>> BEGIN DATASET CONTENT

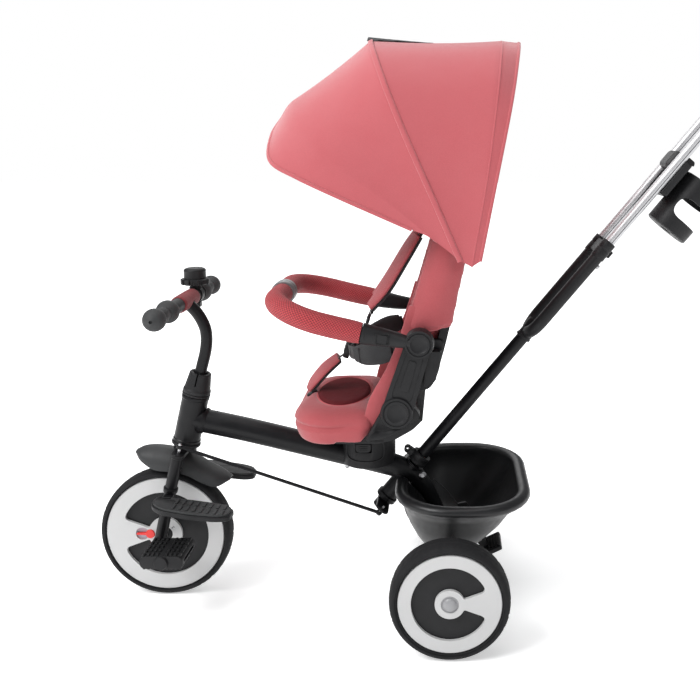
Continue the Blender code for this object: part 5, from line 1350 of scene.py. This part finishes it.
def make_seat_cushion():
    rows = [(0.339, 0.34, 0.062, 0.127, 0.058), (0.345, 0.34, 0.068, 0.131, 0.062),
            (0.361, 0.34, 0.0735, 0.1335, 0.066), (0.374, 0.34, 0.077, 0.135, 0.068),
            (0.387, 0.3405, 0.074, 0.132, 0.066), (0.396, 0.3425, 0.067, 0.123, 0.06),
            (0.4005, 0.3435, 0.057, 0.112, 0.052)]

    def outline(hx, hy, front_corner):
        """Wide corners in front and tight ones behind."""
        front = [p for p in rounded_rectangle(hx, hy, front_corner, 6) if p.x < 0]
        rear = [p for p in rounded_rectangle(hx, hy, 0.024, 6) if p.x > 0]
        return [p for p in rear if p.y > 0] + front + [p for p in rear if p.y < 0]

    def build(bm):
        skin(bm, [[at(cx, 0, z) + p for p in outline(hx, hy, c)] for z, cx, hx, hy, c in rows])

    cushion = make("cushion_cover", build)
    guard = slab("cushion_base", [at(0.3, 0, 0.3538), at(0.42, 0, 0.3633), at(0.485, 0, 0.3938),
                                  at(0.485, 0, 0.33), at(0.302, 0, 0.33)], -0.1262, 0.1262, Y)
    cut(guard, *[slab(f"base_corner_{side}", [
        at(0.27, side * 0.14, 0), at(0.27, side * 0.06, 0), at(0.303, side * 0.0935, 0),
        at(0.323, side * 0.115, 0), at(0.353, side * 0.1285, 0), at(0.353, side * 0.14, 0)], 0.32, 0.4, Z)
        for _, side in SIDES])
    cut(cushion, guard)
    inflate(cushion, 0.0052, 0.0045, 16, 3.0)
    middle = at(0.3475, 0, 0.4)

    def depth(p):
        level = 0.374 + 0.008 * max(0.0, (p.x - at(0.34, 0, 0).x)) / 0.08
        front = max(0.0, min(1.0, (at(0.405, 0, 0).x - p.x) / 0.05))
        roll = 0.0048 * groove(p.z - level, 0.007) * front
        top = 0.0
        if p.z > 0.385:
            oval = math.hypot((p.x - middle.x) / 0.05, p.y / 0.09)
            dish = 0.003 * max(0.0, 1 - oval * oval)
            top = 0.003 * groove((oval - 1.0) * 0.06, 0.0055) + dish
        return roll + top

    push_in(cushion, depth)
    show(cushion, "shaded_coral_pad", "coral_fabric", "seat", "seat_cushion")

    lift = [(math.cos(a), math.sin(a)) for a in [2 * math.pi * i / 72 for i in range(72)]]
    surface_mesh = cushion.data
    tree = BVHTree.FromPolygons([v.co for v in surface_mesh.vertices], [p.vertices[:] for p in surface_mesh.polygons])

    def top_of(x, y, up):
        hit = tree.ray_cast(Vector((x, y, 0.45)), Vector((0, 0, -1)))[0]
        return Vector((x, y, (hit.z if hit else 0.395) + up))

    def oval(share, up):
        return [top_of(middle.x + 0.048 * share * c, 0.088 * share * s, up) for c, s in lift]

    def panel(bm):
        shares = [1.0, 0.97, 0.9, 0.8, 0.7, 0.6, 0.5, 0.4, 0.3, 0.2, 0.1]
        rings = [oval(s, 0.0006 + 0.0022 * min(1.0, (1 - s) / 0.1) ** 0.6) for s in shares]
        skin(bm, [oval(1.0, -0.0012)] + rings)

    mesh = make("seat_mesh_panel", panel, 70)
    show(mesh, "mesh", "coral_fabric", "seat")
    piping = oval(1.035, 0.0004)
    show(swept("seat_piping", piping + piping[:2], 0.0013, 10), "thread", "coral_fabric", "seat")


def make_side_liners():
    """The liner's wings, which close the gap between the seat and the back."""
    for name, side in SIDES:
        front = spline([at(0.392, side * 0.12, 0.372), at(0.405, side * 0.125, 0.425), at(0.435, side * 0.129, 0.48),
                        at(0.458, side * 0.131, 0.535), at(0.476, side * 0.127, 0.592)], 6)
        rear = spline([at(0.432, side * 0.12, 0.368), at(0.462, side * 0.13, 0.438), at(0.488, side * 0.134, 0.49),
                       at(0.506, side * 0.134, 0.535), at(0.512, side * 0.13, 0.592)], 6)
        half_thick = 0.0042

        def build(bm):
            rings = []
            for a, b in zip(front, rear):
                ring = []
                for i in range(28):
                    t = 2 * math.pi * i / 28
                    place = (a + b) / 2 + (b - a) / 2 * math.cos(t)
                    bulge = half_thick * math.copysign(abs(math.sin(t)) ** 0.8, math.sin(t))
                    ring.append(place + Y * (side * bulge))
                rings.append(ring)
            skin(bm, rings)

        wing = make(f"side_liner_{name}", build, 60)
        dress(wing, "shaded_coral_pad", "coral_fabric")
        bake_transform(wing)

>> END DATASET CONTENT

▶ **EXERCISE DIRECTIONS**: Reproduce verbatim only this range: the first line of the material through the line that contains "skin(bm, [[at(cx, 0, z)", inclusive.

▶ **CORRECT OUTPUT**:
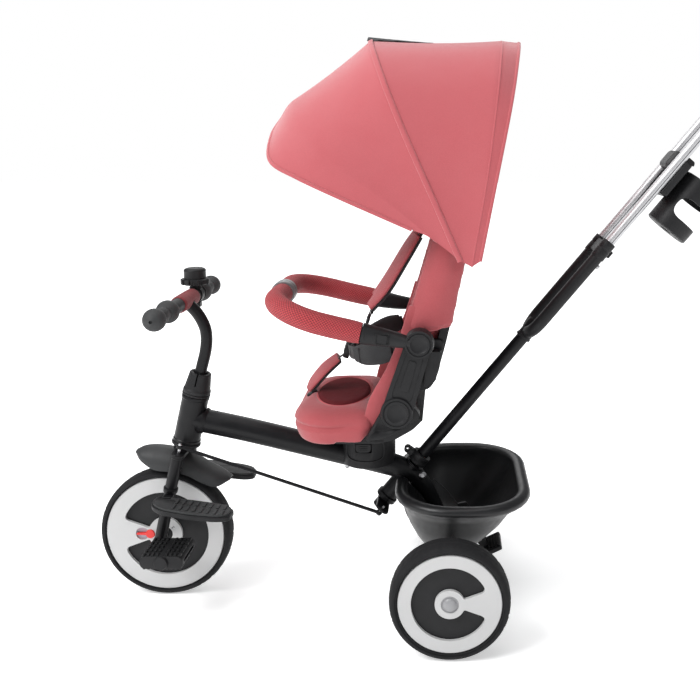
Continue the Blender code for this object: part 5, from line 1350 of scene.py. This part finishes it.
def make_seat_cushion():
    rows = [(0.339, 0.34, 0.062, 0.127, 0.058), (0.345, 0.34, 0.068, 0.131, 0.062),
            (0.361, 0.34, 0.0735, 0.1335, 0.066), (0.374, 0.34, 0.077, 0.135, 0.068),
            (0.387, 0.3405, 0.074, 0.132, 0.066), (0.396, 0.3425, 0.067, 0.123, 0.06),
            (0.4005, 0.3435, 0.057, 0.112, 0.052)]

    def outline(hx, hy, front_corner):
        """Wide corners in front and tight ones behind."""
        front = [p for p in rounded_rectangle(hx, hy, front_corner, 6) if p.x < 0]
        rear = [p for p in rounded_rectangle(hx, hy, 0.024, 6) if p.x > 0]
        return [p for p in rear if p.y > 0] + front + [p for p in rear if p.y < 0]

    def build(bm):
        skin(bm, [[at(cx, 0, z) + p for p in outline(hx, hy, c)] for z, cx, hx, hy, c in rows])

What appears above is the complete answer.